INFORMATION SUPPLIED
# # # # # # #
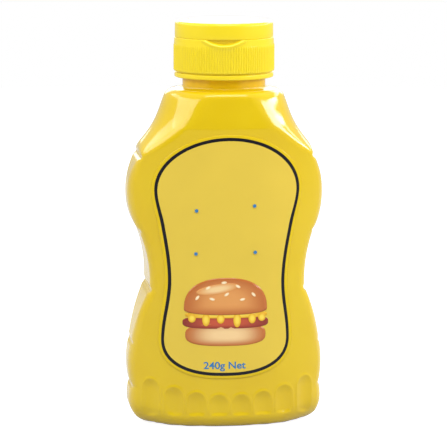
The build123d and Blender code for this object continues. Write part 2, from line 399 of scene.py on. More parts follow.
def moulded_group():
    """Shared effect: slow mottling of a moulded colour, and the fine waviness of its skin."""
    group = bpy.data.node_groups.new("moulded_skin", "ShaderNodeTree")
    for name, way, kind in (("Colour", "INPUT", "Color"), ("Deep Colour", "INPUT", "Color"),
                            ("Waviness", "INPUT", "Float"), ("Roughness", "INPUT", "Float"),
                            ("Colour", "OUTPUT", "Color"), ("Roughness", "OUTPUT", "Float"),
                            ("Height", "OUTPUT", "Float")):
        group.interface.new_socket(name, in_out=way, socket_type="NodeSocket" + kind)
    source = group.nodes.new("NodeGroupInput")
    result = group.nodes.new("NodeGroupOutput")
    place = group.nodes.new("ShaderNodeTexCoord")
    slow = add(group, "ShaderNodeTexNoise", in_Scale=55.0, in_Detail=2.0)
    fine = add(group, "ShaderNodeTexNoise", in_Scale=420.0, in_Detail=1.0)
    blend = add(group, "ShaderNodeMix", data_type="RGBA")
    ramp = add(group, "ShaderNodeMapRange", in_1=0.35, in_2=0.7, in_3=0.0, in_4=1.0)
    wave = add(group, "ShaderNodeMath", operation="MULTIPLY")
    grain = add(group, "ShaderNodeMapRange", in_1=0.3, in_2=0.7, in_3=-0.03, in_4=0.03)
    rough = add(group, "ShaderNodeMath", operation="ADD")
    link = group.links.new
    link(place.outputs["Object"], slow.inputs["Vector"])
    link(place.outputs["Object"], fine.inputs["Vector"])
    link(slow.outputs["Fac"], ramp.inputs["Value"])
    link(ramp.outputs["Result"], blend.inputs["Factor"])
    link(source.outputs["Colour"], blend.inputs["A"])
    link(source.outputs["Deep Colour"], blend.inputs["B"])
    link(fine.outputs["Fac"], grain.inputs["Value"])
    link(grain.outputs["Result"], rough.inputs[0])
    link(source.outputs["Roughness"], rough.inputs[1])
    link(slow.outputs["Fac"], wave.inputs[0])
    link(source.outputs["Waviness"], wave.inputs[1])
    link(blend.outputs["Result"], result.inputs["Colour"])
    link(rough.outputs[0], result.inputs["Roughness"])
    link(wave.outputs[0], result.inputs["Height"])
    return group


def skin_node(tree, colour, deep, roughness, waviness):
    """The shared group, built at its first use, placed in a material with its own values."""
    group = bpy.data.node_groups.get("moulded_skin") or moulded_group()
    skin = add(tree, "ShaderNodeGroup", node_tree=group)
    skin.inputs["Colour"].default_value = colour
    skin.inputs["Deep Colour"].default_value = deep
    skin.inputs["Waviness"].default_value = waviness
    skin.inputs["Roughness"].default_value = roughness
    return skin


def moulded_plastic(name, colour, deep, roughness, waviness):
    """Glossy moulded plastic: mottled colour, uneven roughness and faint waviness."""
    made, shader = material(name)
    tree = made.node_tree
    skin = skin_node(tree, colour, deep, roughness, waviness)
    bump = add(tree, "ShaderNodeBump", in_Strength=0.25, in_Distance=0.0004)
    tree.links.new(skin.outputs["Colour"], shader.inputs["Base Color"])
    tree.links.new(skin.outputs["Roughness"], shader.inputs["Roughness"])
    tree.links.new(skin.outputs["Height"], bump.inputs["Height"])
    tree.links.new(bump.outputs["Normal"], shader.inputs["Normal"])
    shader.inputs["IOR"].default_value = 1.5
    return made


def ink_material(name):
    """Material of printing ink and its shader."""
    made, shader = material(name)
    shader.inputs["Roughness"].default_value = INK_ROUGHNESS
    return made, shader


def plain_colour(rgb, share=1.0):
    """Linear RGBA tuple of a colour property, times a share."""
    return (rgb[0] * share, rgb[1] * share, rgb[2] * share, 1.0)


# ---------------------------------------------------------------- settings

class BottleSettings(bpy.types.PropertyGroup):
    """Looks of the blown bottle."""
    colour: bpy.props.FloatVectorProperty(
        name="Colour", description="Mustard yellow of the bottle", subtype="COLOR", size=3,
        min=0, max=1, default=srgb(224, 192, 20)[:3])
    deep: bpy.props.FloatVectorProperty(
        name="Deep Colour", description="Slightly deeper yellow in the mottling", subtype="COLOR", size=3,
        min=0, max=1, default=srgb(220, 186, 16)[:3])
    # Painted shade: the neck colour stands in for the closure's shadow and yellow bounce light on the neck
    neck: bpy.props.FloatVectorProperty(
        name="Painted Neck Shade", description="Painted shade: deeper, warmer yellow where the closure shades the neck", subtype="COLOR", size=3,
        min=0, max=1, default=srgb(240, 198, 0)[:3])
    roughness: bpy.props.FloatProperty(
        name="Roughness", description="Roughness of the bottle's skin", min=0, max=1, default=0.12)
    groove_depth: bpy.props.FloatProperty(
        name="Groove Depth", description="Depth of the side creases in millimetres",
        min=0, max=2, default=0.5)
    flute_depth: bpy.props.FloatProperty(
        name="Flute Depth", description="Depth of the flutes above the base in millimetres",
        min=0, max=2, default=0.75)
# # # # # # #
REQUIREMENTS
Please set down all the data word for word.

EXERCISE SOLUTION
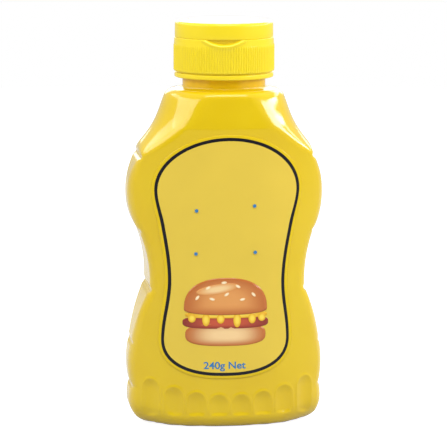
The build123d and Blender code for this object continues. Write part 2, from line 399 of scene.py on. More parts follow.
def moulded_group():
    """Shared effect: slow mottling of a moulded colour, and the fine waviness of its skin."""
    group = bpy.data.node_groups.new("moulded_skin", "ShaderNodeTree")
    for name, way, kind in (("Colour", "INPUT", "Color"), ("Deep Colour", "INPUT", "Color"),
                            ("Waviness", "INPUT", "Float"), ("Roughness", "INPUT", "Float"),
                            ("Colour", "OUTPUT", "Color"), ("Roughness", "OUTPUT", "Float"),
                            ("Height", "OUTPUT", "Float")):
        group.interface.new_socket(name, in_out=way, socket_type="NodeSocket" + kind)
    source = group.nodes.new("NodeGroupInput")
    result = group.nodes.new("NodeGroupOutput")
    place = group.nodes.new("ShaderNodeTexCoord")
    slow = add(group, "ShaderNodeTexNoise", in_Scale=55.0, in_Detail=2.0)
    fine = add(group, "ShaderNodeTexNoise", in_Scale=420.0, in_Detail=1.0)
    blend = add(group, "ShaderNodeMix", data_type="RGBA")
    ramp = add(group, "ShaderNodeMapRange", in_1=0.35, in_2=0.7, in_3=0.0, in_4=1.0)
    wave = add(group, "ShaderNodeMath", operation="MULTIPLY")
    grain = add(group, "ShaderNodeMapRange", in_1=0.3, in_2=0.7, in_3=-0.03, in_4=0.03)
    rough = add(group, "ShaderNodeMath", operation="ADD")
    link = group.links.new
    link(place.outputs["Object"], slow.inputs["Vector"])
    link(place.outputs["Object"], fine.inputs["Vector"])
    link(slow.outputs["Fac"], ramp.inputs["Value"])
    link(ramp.outputs["Result"], blend.inputs["Factor"])
    link(source.outputs["Colour"], blend.inputs["A"])
    link(source.outputs["Deep Colour"], blend.inputs["B"])
    link(fine.outputs["Fac"], grain.inputs["Value"])
    link(grain.outputs["Result"], rough.inputs[0])
    link(source.outputs["Roughness"], rough.inputs[1])
    link(slow.outputs["Fac"], wave.inputs[0])
    link(source.outputs["Waviness"], wave.inputs[1])
    link(blend.outputs["Result"], result.inputs["Colour"])
    link(rough.outputs[0], result.inputs["Roughness"])
    link(wave.outputs[0], result.inputs["Height"])
    return group


def skin_node(tree, colour, deep, roughness, waviness):
    """The shared group, built at its first use, placed in a material with its own values."""
    group = bpy.data.node_groups.get("moulded_skin") or moulded_group()
    skin = add(tree, "ShaderNodeGroup", node_tree=group)
    skin.inputs["Colour"].default_value = colour
    skin.inputs["Deep Colour"].default_value = deep
    skin.inputs["Waviness"].default_value = waviness
    skin.inputs["Roughness"].default_value = roughness
    return skin


def moulded_plastic(name, colour, deep, roughness, waviness):
    """Glossy moulded plastic: mottled colour, uneven roughness and faint waviness."""
    made, shader = material(name)
    tree = made.node_tree
    skin = skin_node(tree, colour, deep, roughness, waviness)
    bump = add(tree, "ShaderNodeBump", in_Strength=0.25, in_Distance=0.0004)
    tree.links.new(skin.outputs["Colour"], shader.inputs["Base Color"])
    tree.links.new(skin.outputs["Roughness"], shader.inputs["Roughness"])
    tree.links.new(skin.outputs["Height"], bump.inputs["Height"])
    tree.links.new(bump.outputs["Normal"], shader.inputs["Normal"])
    shader.inputs["IOR"].default_value = 1.5
    return made


def ink_material(name):
    """Material of printing ink and its shader."""
    made, shader = material(name)
    shader.inputs["Roughness"].default_value = INK_ROUGHNESS
    return made, shader


def plain_colour(rgb, share=1.0):
    """Linear RGBA tuple of a colour property, times a share."""
    return (rgb[0] * share, rgb[1] * share, rgb[2] * share, 1.0)


# ---------------------------------------------------------------- settings

class BottleSettings(bpy.types.PropertyGroup):
    """Looks of the blown bottle."""
    colour: bpy.props.FloatVectorProperty(
        name="Colour", description="Mustard yellow of the bottle", subtype="COLOR", size=3,
        min=0, max=1, default=srgb(224, 192, 20)[:3])
    deep: bpy.props.FloatVectorProperty(
        name="Deep Colour", description="Slightly deeper yellow in the mottling", subtype="COLOR", size=3,
        min=0, max=1, default=srgb(220, 186, 16)[:3])
    # Painted shade: the neck colour stands in for the closure's shadow and yellow bounce light on the neck
    neck: bpy.props.FloatVectorProperty(
        name="Painted Neck Shade", description="Painted shade: deeper, warmer yellow where the closure shades the neck", subtype="COLOR", size=3,
        min=0, max=1, default=srgb(240, 198, 0)[:3])
    roughness: bpy.props.FloatProperty(
        name="Roughness", description="Roughness of the bottle's skin", min=0, max=1, default=0.12)
    groove_depth: bpy.props.FloatProperty(
        name="Groove Depth", description="Depth of the side creases in millimetres",
        min=0, max=2, default=0.5)
    flute_depth: bpy.props.FloatProperty(
        name="Flute Depth", description="Depth of the flutes above the base in millimetres",
        min=0, max=2, default=0.75)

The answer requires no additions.